People are connecting in neighbourhoods and on social media to collaborate and bring about the change that we desperately need in this country. The digital revolution has opened up data, information and connectivity in the most extraordinary ways. It offers the potential to renew our democracy, making it more open, responsive and participative. This is the new civil society. It is a force for change of the most incredible potential, if only we had a Government with the vision and ambition to support it, like the very best Labour councils already do.

Barking and Dagenham’s Every One Every Day initiative has launched spaces and projects across the borough that bring people together in their neighbourhoods to solve the problems they face. It has dramatically increased participation, with projects as diverse as shared cooking, community composting, play streets and even a listening barber. It is a great example of asset-based community development—a model that is proving its power in communities across the country.

In my borough of Croydon, the Parchmore medical centre in Thornton Heath has spawned a network of more than 100 community-led projects that keep people healthier, and it has dramatically reduced the number of people who need to see a GP. There are sessions on healthy cooking for young families, mobility classes for older people and coffee mornings in the local pub, before it opens for customers, for people isolated in their homes. All of it is free, and all of it is run in and by the community. It has had an extraordinary impact on people’s wellbeing simply by getting neighbours to know each other better and to speak to each other.

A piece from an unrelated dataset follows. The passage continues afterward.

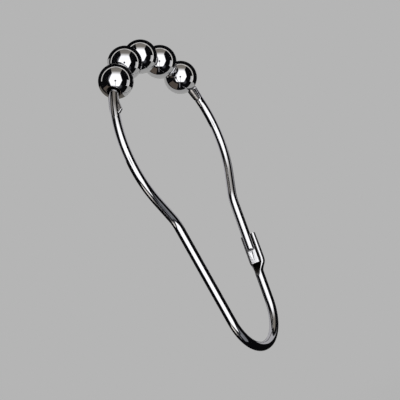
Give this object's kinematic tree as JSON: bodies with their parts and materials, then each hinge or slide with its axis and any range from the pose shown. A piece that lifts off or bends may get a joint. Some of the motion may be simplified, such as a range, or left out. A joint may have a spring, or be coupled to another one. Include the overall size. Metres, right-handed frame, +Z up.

Plymouth has set up the country’s biggest network of community energy co-ops to generate energy sustainably and plough the profits back into the local community. Stevenage is pioneering community budgeting, involving local community groups. Preston is leading on community wealth building by focusing council procurement on community organisations. In Lambeth, the council has set up, with the community, Black Thrive, a new social enterprise that gives the black community greater oversight of the mental health services that the community uses. In all these cases, existing or new community groups, charities and social enterprises have shown they have the power to transform lives. They open up decision making to the creativity and innovation that lies untapped in too many of our communities.